Chapter 1 General Provisions

Article 1 To further improve the compensation system of Honggong Technology Co., Ltd. (hereinafter referred to as the "Company"), strengthen and standardize the management of compensation for the Company's directors and senior management, and in accordance with the "Company Law of the People's Republic of China" (hereinafter referred to as the "Company Law"), the "Securities Law of the People's Republic of China," the "Corporate Governance Guidelines for Listed Companies," the "Shenzhen Stock Exchange ChiNext Stock Listing Rules," and other relevant laws, regulations, normative documents, and the "Articles of Association of Honggong Technology Co., Ltd." (hereinafter referred to as the "Articles of Association"), and the "Work Rules of the Board of Directors' Compensation and Assessment Committee," combined with the Company's actual situation, this system is formulated.

Article 2 This system applies to the Company's directors, senior management, and all employees.

The term "director" as used in this system refers to all incumbent members of the Board of Directors during the period this system is in effect, including internal directors, external directors, and independent directors. The term "internal director" refers to a company employee or company management personnel who also serves as a director and has signed an appointment contract or labor contract with the Company.
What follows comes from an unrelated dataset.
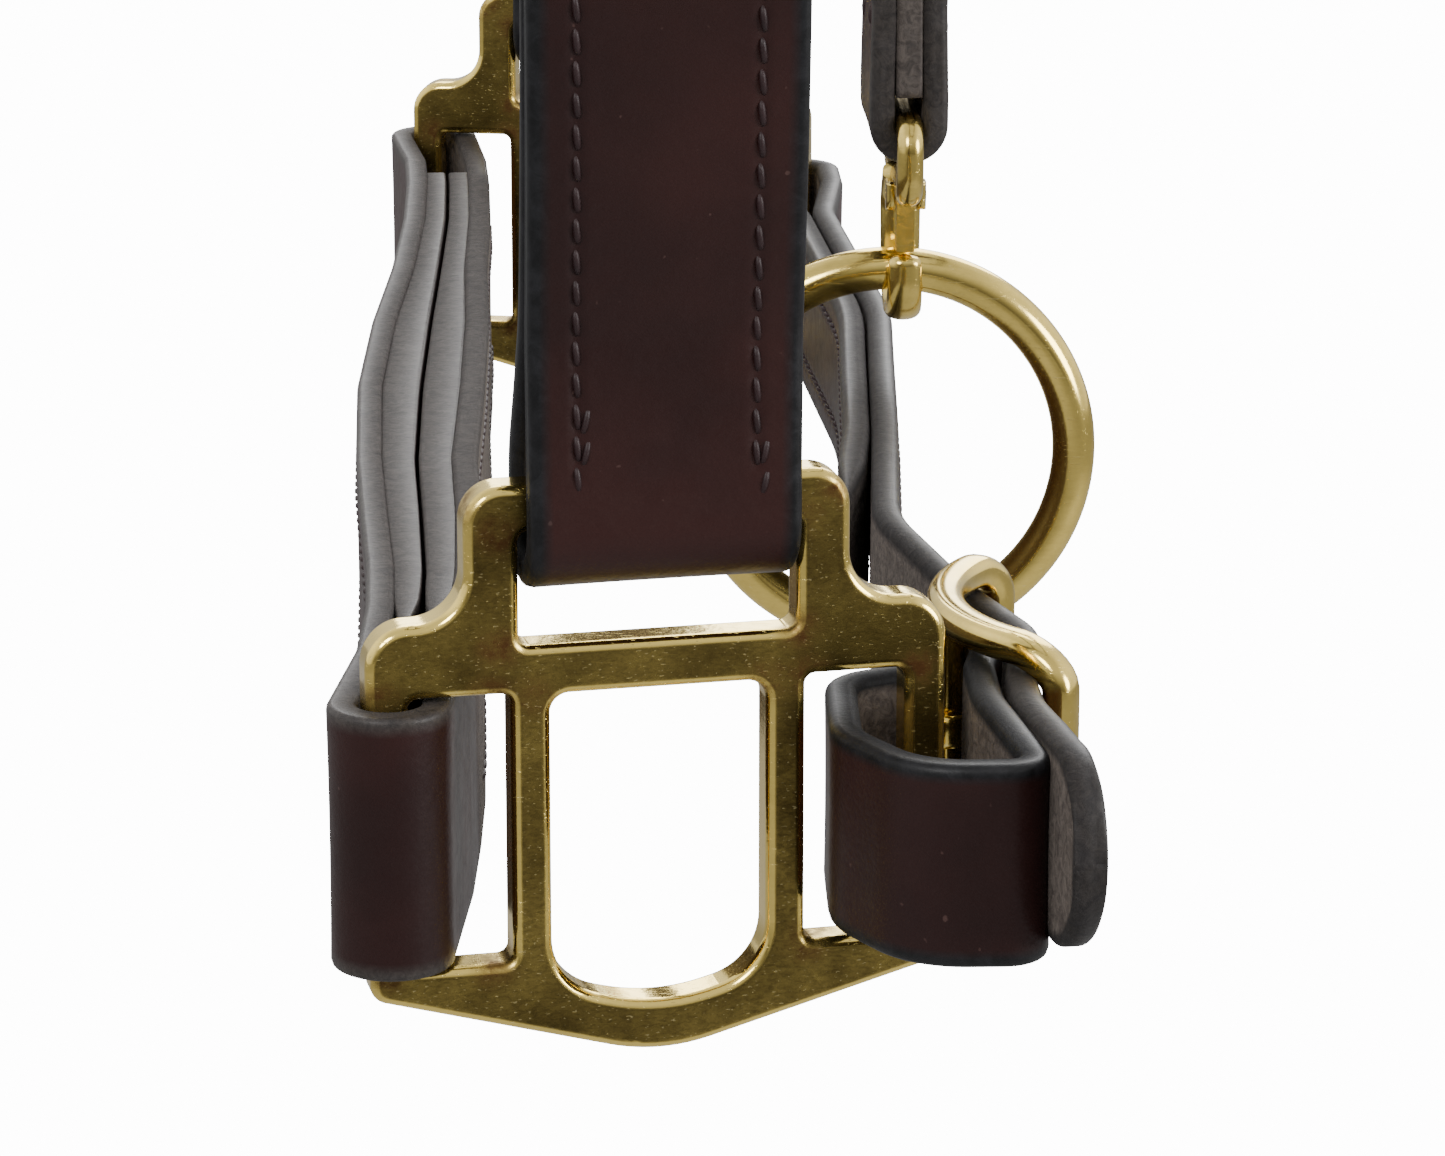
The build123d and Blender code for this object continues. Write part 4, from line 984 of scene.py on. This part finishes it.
throat_drop = radians(18)
throat_reach = 106.0
narrow_fold_rise = (
    sqrt(ring_radius ** 2 - (narrow_width / 2) ** 2) - ring_wire_radius - 0.5 - seat_gap - ply / 2
)
join = ring_outside + 14
half_throat = [
    (ring_out - ring_fold_radius, ring_outside), (ring_out - ring_fold_radius, narrow_fold_rise),
    (ring_out + ring_fold_radius, narrow_fold_rise), (ring_out + ring_fold_radius, ring_outside),
    (ring_out + waist, join), (ring_out + waist, throat_reach - 4), (ring_out - 60, throat_reach + waist),
]
back_half = [(-x, y) for x, y in half_throat[::-1]]
inner_run = [
    (ring_out - 60, throat_reach - waist), (ring_out - waist, throat_reach - 4 - waist),
    (ring_out - waist, join),
]
inner_run = [(-x, y) for x, y in inner_run[::-1]] + inner_run
throat_points = half_throat + back_half + inner_run
throat_radii = [
    8, ring_tight, ring_tight, 8, 8, 51.6, 81.6, 81.6, 51.6, 8, 8, ring_tight, ring_tight, 8, 8, 48.4, 78.4,
    78.4, 48.4, 8,
]
flat_path = rounded_path(throat_points, throat_radii, closed=True, step=0.8)
throat_out = np.array([cos(throat_drop), 0, -sin(throat_drop)])
throat_across = np.array([sin(throat_drop), 0, cos(throat_drop)])
places = np.array([0, 0, ring_z]) + flat_path[:, :1] * np.array([0, -1, 0]) + flat_path[:, 1:] * throat_out
strap(
    "throat_leather", "headcollar", ["throat_strap"], places, throat_across, narrow_width, ply, closed=True,
    rows=narrow_rows, sewn=[(0, 2000)], wave=0.08, seed=19,
)
stitching("throat_stitches", "headcollar", places, throat_across, narrow_rows, [(36, 436)], True, ply / 2)

# ======================================================================== Connector strap
# A short doubled strap hangs from a sleeve on the throat strap and is folded round the snap's eye.

snap_pivot = np.array(joints["snap_swing"]["pos_m"]) / mm
snap_x, snap_y, eye_z = snap_pivot
middle_x = throat_reach * cos(throat_drop)
middle_z = ring_z - throat_reach * sin(throat_drop)
through = np.array([cos(throat_drop), -sin(throat_drop)])
upward = np.array([sin(throat_drop), cos(throat_drop)])
centre = np.array([middle_x, middle_z])
half_through = doubled / 2 + seat_gap + ply / 2
half_across = narrow_width / 2 + seat_gap + ply / 2
start = centre - upward * (half_across + 12)
hanger_ply = 2.8
eye_turn = 1.5 + 0.12 + hanger_ply / 2
lap = hanger_ply + 0.15
lap_z = eye_z + 34
aside, above, below = through * half_through, upward * half_across, upward * (half_across - 2)
connector_points = np.array([
    centre - aside + above, centre + aside + above, centre + aside - below, start + through * lap,
    (snap_x + lap, lap_z), (snap_x + lap + 0.3, eye_z + 24),
    (snap_x + lap - 0.2, eye_z + 13), (snap_x + eye_turn, eye_z + 3), (snap_x + eye_turn, eye_z - eye_turn),
    (snap_x - eye_turn, eye_z - eye_turn), (snap_x - eye_turn, eye_z + 3), (snap_x - lap + 0.2, eye_z + 13),
    (snap_x - lap - 0.5, eye_z + 24), (snap_x - lap, lap_z), start - through * lap, centre - aside - below,
])
connector_radii = [1.6, 1.6, 3, 12, 40, 30, 12, 6, eye_turn - 0.01, eye_turn - 0.01, 6, 12, 30, 40, 12, 3]
flat_path = rounded_path(connector_points, connector_radii, closed=True, step=0.5)
places = np.insert(flat_path, 1, snap_y, axis=1)
reach = length_along(places)
down_side = np.where((flat_path[:, 1] > eye_z + 9) & (flat_path[:, 1] < start[1]))[0]
on_first = reach[down_side] < reach[-1] * 0.55
halves = (down_side[on_first], down_side[~on_first])
connector_spans = [(reach[run].min(), reach[run].max()) for run in halves]
strap(
    "connector_leather", "connector", ["connector_strap"], places, (0, 1, 0), narrow_width, hanger_ply,
    closed=True, rows=narrow_rows, sewn=connector_spans, wave=0.22, cup=0.1, worn=0.25, seed=23,
)
stitching(
    "connector_stitches", "connector", places, (0, 1, 0), narrow_rows, connector_spans, True, hanger_ply / 2,
)
filler = rounded_path([start + upward * 4, (snap_x, lap_z), (snap_x, eye_z + 3.2)], [55], step=0.8)
strap(
    "connector_filler", "connector", [], np.insert(filler, 1, snap_y, axis=1), (0, 1, 0), narrow_width - 0.4,
    hanger_ply + 0.2, wave=0.1, edge_round=0.5, worn=0.6, seed=29,
)

# ======================================================================== Snap hook
# A small cast brass snap: a square eye for the connector strap, a round hook for the chin ring, and a gate on
# a pin, held shut by a leaf of spring steel.

snap_brass = plain_brass("snap brass", 0.15, 0.2, 0.12, 0.25, 0.00005)
snap_stock, snap_deep = 3.0, 4.6
hook_turn = ring_wire_radius + 0.3 + snap_stock / 2
wire_z = chin_ring_centre[2] + sqrt(chin_ring_radius ** 2 - (snap_x - chin_ring_centre[0]) ** 2)
gate_pin = np.array(joints["gate_hinge"]["pos_m"]) / mm
eye_foot = eye_z - 7.6
eye_half = narrow_width / 2 + 0.4 + snap_stock / 2


def on_snap(flat):
    """Places on the snap's middle plane, from (across, height) pairs."""
    return np.stack([np.full(len(flat), snap_x), snap_y + flat[:, 0], flat[:, 1]], axis=1)


eye_corners = [(-eye_half, eye_z), (eye_half, eye_z), (eye_half, eye_foot), (-eye_half, eye_foot)]
eye_line = on_snap(rounded_path(eye_corners, [2.6] * 4, closed=True, step=0.5))
eye_loop = cast_bar("eye loop", eye_line, (1.0, 0, 0), snap_stock / 2, snap_stock / 2, True, 2.1)
hook_low = wire_z - hook_turn - 0.2
hook_points = [
    (0.6, eye_foot + 0.6), (hook_turn, eye_foot - 3.0), (hook_turn, hook_low), (-hook_turn, hook_low),
    (-hook_turn, wire_z + 2.6),
]
hook_line = on_snap(rounded_path(hook_points, [3.0, hook_turn - 0.01, hook_turn - 0.01], step=0.35))
along_hook = np.linspace(0, 1, len(hook_line))
hook_tip = np.sqrt(np.clip(1 - ((along_hook - 0.965) / 0.035).clip(0, 1) ** 2, 0.01, 1))
hook_bar = cast_bar(
    "hook bar", hook_line, (1.0, 0, 0), snap_stock / 2 * (1 - 0.12 * along_hook) * hook_tip,
    snap_deep / 2 * (1 - 0.20 * along_hook ** 2) * hook_tip, False, 2.3,
)
lug_round = 1.2
lug_round_z = gate_pin[2] - 0.6
heights = np.concatenate([
    np.linspace(eye_foot + 0.4, lug_round_z, 14),
    lug_round_z - lug_round * np.sin(np.linspace(0, pi / 2, 8))[1:],
])
lug_end = np.sqrt(np.clip(1 - ((lug_round_z - heights) / lug_round).clip(0, 1) ** 2, 0.01, 1))
lugs = []
for lug_side in (-1, 1):
    lug_line = on_snap(np.stack([np.full(len(heights), -hook_turn), heights], axis=1))
    lug_line[:, 0] += lug_side * 1.72
    lugs.append(cast_bar("lug", lug_line, (1.0, 0, 0), 1.75 * lug_end, 0.56, False, 3.0))
as_one("snap_hook_cast", [eye_loop, hook_bar] + lugs, "snap", ["snap_hook"], snap_brass)
for node in ("snap_gate", "snap_gate_pin"):
    dress(node, snap_brass)

steel_finish, given, gives = shader_group("spring steel finish", [("Vector", "Vector", (0, 0, 0))])
drawn = noise(steel_finish, given.outputs[0], 1800.0, 3.0)
steel_colour = mix_colour(steel_finish, drawn, (0.30, 0.31, 0.32, 1), (0.55, 0.55, 0.55, 1))
give(steel_finish, gives, steel_colour, math_node(steel_finish, "MULTIPLY_ADD", drawn, 0.2, 0.25), drawn)
spring_steel = finish_with(
    "spring steel", steel_finish, {"Vector": ("TexCoord", "", "Object")}, {"Metallic": 1.0}, 0.2, 0.00003,
)
dress("snap_gate_spring", spring_steel)

# ======================================================================== Studio
# A pale floor well below the headcollar, soft light from above and both sides, and the camera. To the camera
# the floor and the room are plain white, and to the brass they are a bright ceiling over a darker floor.

floor_mesh = bpy.data.meshes.new("floor")
spread, floor_z = 6.0, cad_box[0][2] - 0.35
floor_corners = [(spread * x, spread * y, floor_z) for x, y in ((-1, -1), (1, -1), (1, 1), (-1, 1))]
floor_mesh.from_pydata(floor_corners, [], [(0, 1, 2, 3)])
floor = bpy.data.objects.new("floor", floor_mesh)
bpy.context.scene.collection.objects.link(floor)
pale = bpy.data.materials.new("pale floor")
pale.use_nodes = True
tree = pale.node_tree
seen = add_node(tree, "LightPath")
matt = tree.nodes["Principled BSDF"]
matt.inputs["Base Color"].default_value = (0.30, 0.30, 0.30, 1)
matt.inputs["Roughness"].default_value = 0.9
white = add_node(tree, "Emission", {"Color": (1, 1, 1, 1), "Strength": 14.0})
either = add_node(
    tree, "MixShader", {0: seen.outputs["Is Camera Ray"], 1: matt.outputs[0], 2: white.outputs[0]},
)
tree.links.new(either.outputs[0], tree.nodes["Material Output"].inputs["Surface"])
floor_mesh.materials.append(pale)

world = bpy.data.worlds.new("studio")
bpy.context.scene.world = world
world.use_nodes = True
tree = world.node_tree
seen = add_node(tree, "LightPath")
way = add_node(tree, "SeparateXYZ", {0: add_node(tree, "TexCoord").outputs["Generated"]})
ceiling = ramp(tree, way.outputs["Z"], -0.15, 0.75)
behind = ramp(tree, way.outputs["Y"], -0.2, 0.9)
room = math_node(tree, "MULTIPLY_ADD", ceiling, 0.72, 0.11)
room = math_node(tree, "MULTIPLY_ADD", behind, 0.55, room)
beside = ramp(tree, math_node(tree, "ABSOLUTE", way.outputs["X"]), 0.45, 0.95)
room = math_node(tree, "MULTIPLY_ADD", beside, 0.75, room)
bright = add_node(
    tree, "Mix", {0: seen.outputs["Is Camera Ray"], 2: room, 3: 14.0}, data_type="FLOAT",
).outputs[0]
tree.nodes["Background"].inputs["Color"].default_value = (1, 1, 1, 1)
tree.links.new(bright, tree.nodes["Background"].inputs["Strength"])

aim = Vector((0, -half_span * mm, square_z * mm + 0.01))
for name, where, size, power in (
    ("key", (-0.5, -0.9, 0.75), 0.5, 9), ("side", (0.9, -0.35, 0.25), 0.5, 8),
    ("back", (0.15, 0.9, 0.55), 0.8, 9),
):
    light = bpy.data.lights.new(name, "AREA")
    light.shape, light.size, light.energy = "DISK", size, power
    lamp = bpy.data.objects.new(name, light)
    lamp.location = aim + Vector(where)
    lamp.rotation_euler = (aim - lamp.location).to_track_quat("-Z", "Y").to_euler()
    bpy.context.scene.collection.objects.link(lamp)

view = bpy.data.cameras.new("camera")
view.lens, view.sensor_width = 137.0, 36.0
camera = bpy.data.objects.new("camera", view)
camera.location = (-0.0105, -half_span * mm - 0.4761, square_z * mm + 0.1533)
camera.rotation_euler = (radians(74), 0, radians(-2))
bpy.context.scene.collection.objects.link(camera)
bpy.context.scene.camera = camera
The term "external director" refers to a non-independent director who does not hold any other positions in the Company besides director. The term "independent director" refers to a director appointed by the Company in accordance with the "Measures for the Administration of Independent Directors of Listed Companies" and other relevant regulations, who has no relationship with the Company and its major shareholders that may hinder their independent and objective judgment.

The term "senior management" as used in this system refers to the General Manager, Deputy General Managers, Chief Financial Officer, and Secretary of the Board of Directors.

Article 3 The compensation management for directors and senior management follows the following principles:

  1. Principle of Fairness (1) The compensation provided by the Company is competitive compared to the income levels of equivalent positions in the market. (2) The compensation for each position within the Company reflects the value of that position to the Company and embodies the unity of "responsibility, rights, and interests."

  2. Principle of Linking to Performance

  3. Principle of Combining Short-Term and Long-Term Incentives

  4. Principle of Combining Incentives and Constraints

Chapter 2 Management Structure

Article 4 The Compensation and Assessment Committee of the Board of Directors is the management body responsible for assessing directors and senior management and determining their compensation. The Company's Human Resources Department and Finance Department shall cooperate with the Compensation and Assessment Committee in implementing the Company's compensation plan.